Debauchery Incarnate

Douglas Coupland's latest book is about the emptiness of Hollywood celebrity. It's empty, that's for sure. Don't wait for the movie. Review by Andrew Rice.

Douglas Coupland has always been a clever observer of human behavior and a master of quirky subtext. However, his latest novel, Miss Wyoming (Pantheon), in which Coupland takes on Hollywood, misses no opportunity to veer toward the obvious and cliché, beginning with the book's central characters.

John Johnson is a past-his-prime movie producer who, upon returning home from a self-imposed Hollywood exile and walkabout, is struggling to put his life back in order, and to find meaning somewhere in the stunning superficiality of the entertainment biz.

His not-so-distant past is a dissolute life of high-priced whores, prescription drugs, paranoia, and giant piles of blow. In fact, let's not beat around the bush: Coupland ripped off the late Don Simpson (producer of Top Gun, Flashdance, Beverly Hills Cop) whole cloth as his male protagonist, right down to creating his own fictional version of Simpson's real-life partner Jerry Bruckheimer.

Simpson, whoops, Johnson, bumps into Susan Colgate – a beautiful actress a few turns of the clock past her 15 minutes of fame – at a movie industry power lunch. They hit it right off because, well, they have something in common: Both have pulled mysterious disappearing acts.

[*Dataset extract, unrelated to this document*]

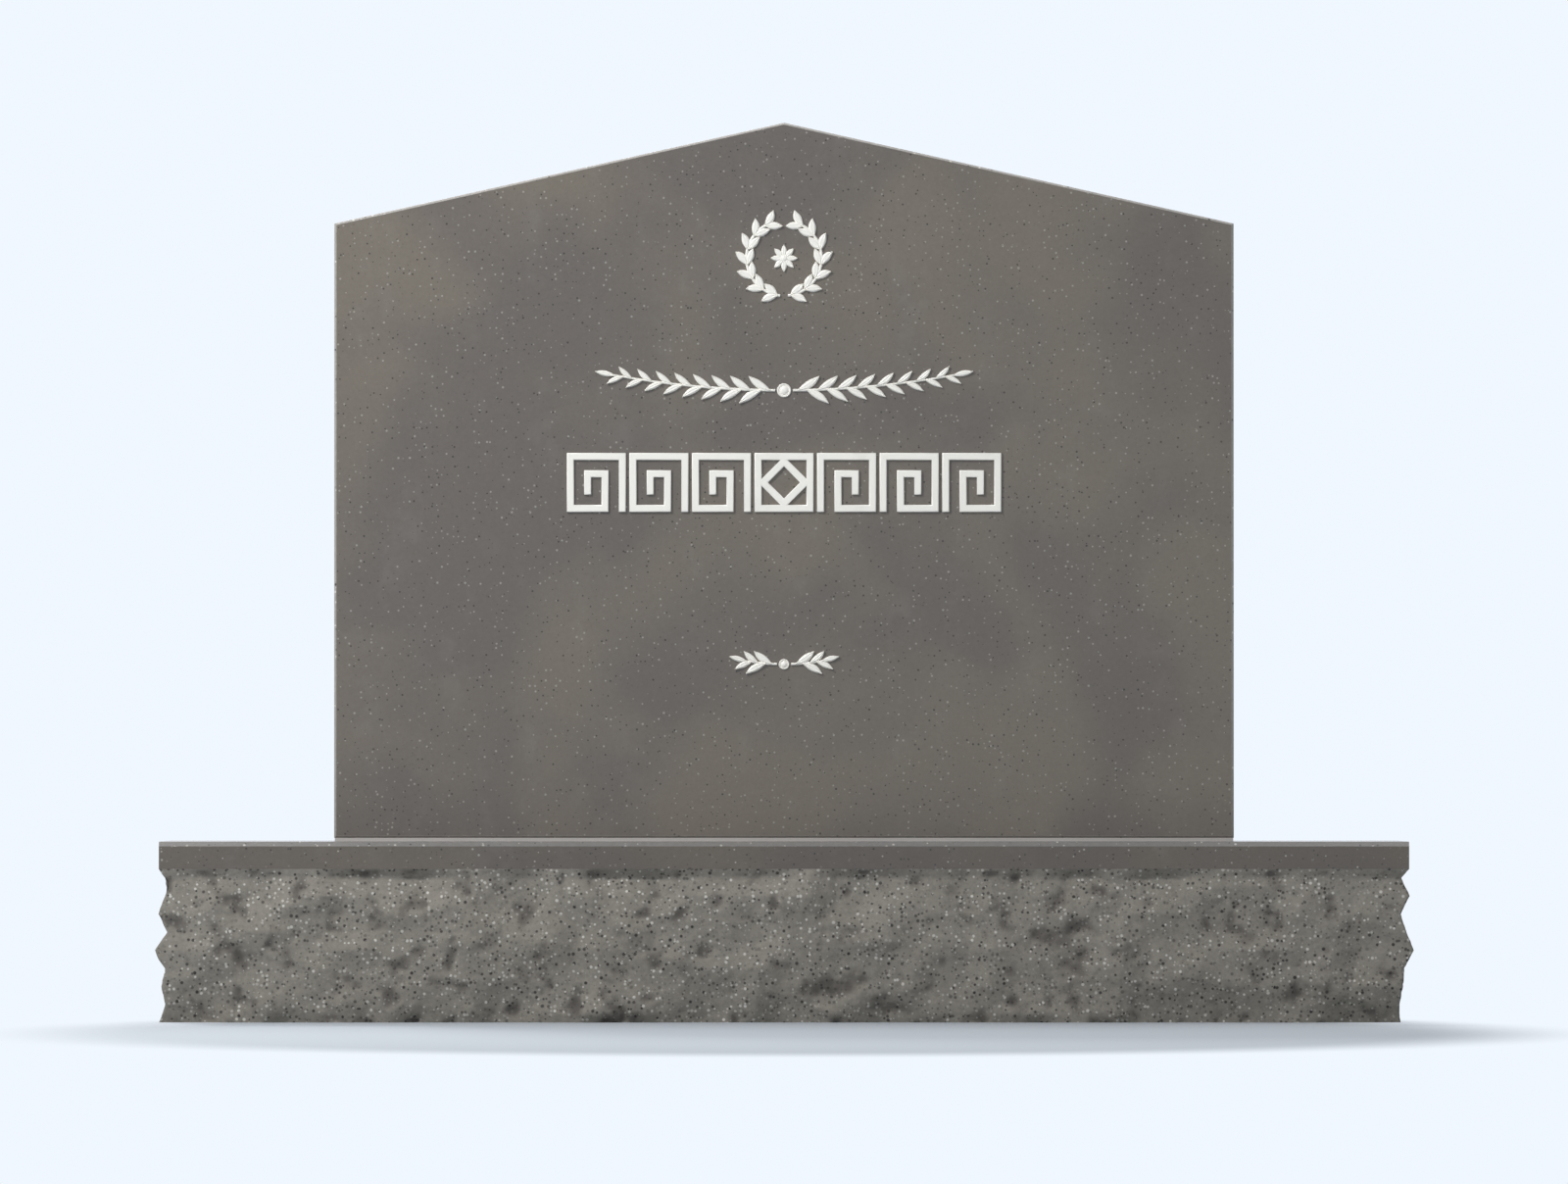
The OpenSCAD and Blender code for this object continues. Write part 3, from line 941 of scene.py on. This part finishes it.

Johnson just walked into the sunset and vanished until he turned up half-dead in the desert; and Colgate, it seems, was in a plane crash a few years back and had been presumed dead until, a year later, she walked into a police station in the Midwest. Colgate is Jon Benet Ramsey grown up. She's resentful of her evil stage mother (imagine!) and philosophical about her lack of silver screen status.

The engines are revved for a Hollywood love story when suddenly Colgate vanishes again. Johnson, who just met this woman yesterday, pulls out all the stops to find her.

This could be the exciting tension of the novel, but the book loses itself jumping back and forth in time, and devoting way too much energy to the background story of Colgate's years as a child beauty pageant contestant, Johnson's sickly childhood, their respective disappearances, etc.

Coupland's descriptions of Susan's screwy childhood and Johnson's Hollywood bigshot years are fun enough. They're filled with great side plots and clever turns of phrase. But in the end, it's hard to get away with from the fact that we're really reading a story about how two people with some sexual chemistry get from first date to second date, with a bunch of zany antics in between. It seems almost as if we're expected to be so stunned that people in Hollywood have actual feelings that we won't notice the lack of any real progress in the novel.

There's not a lot of action in most of Coupland's books, but he makes it up to you with piercing insight into his subject, whether that be the corporate culture of Microsoft, the searching kids of Gen X, or his own personal sorrow over divorce.

Not this time, though. There is no culture in America crying out more than Hollywood for some piercing insight, but Coupland's portrayal of the industry is as flat as a cardboard James Bond cutout.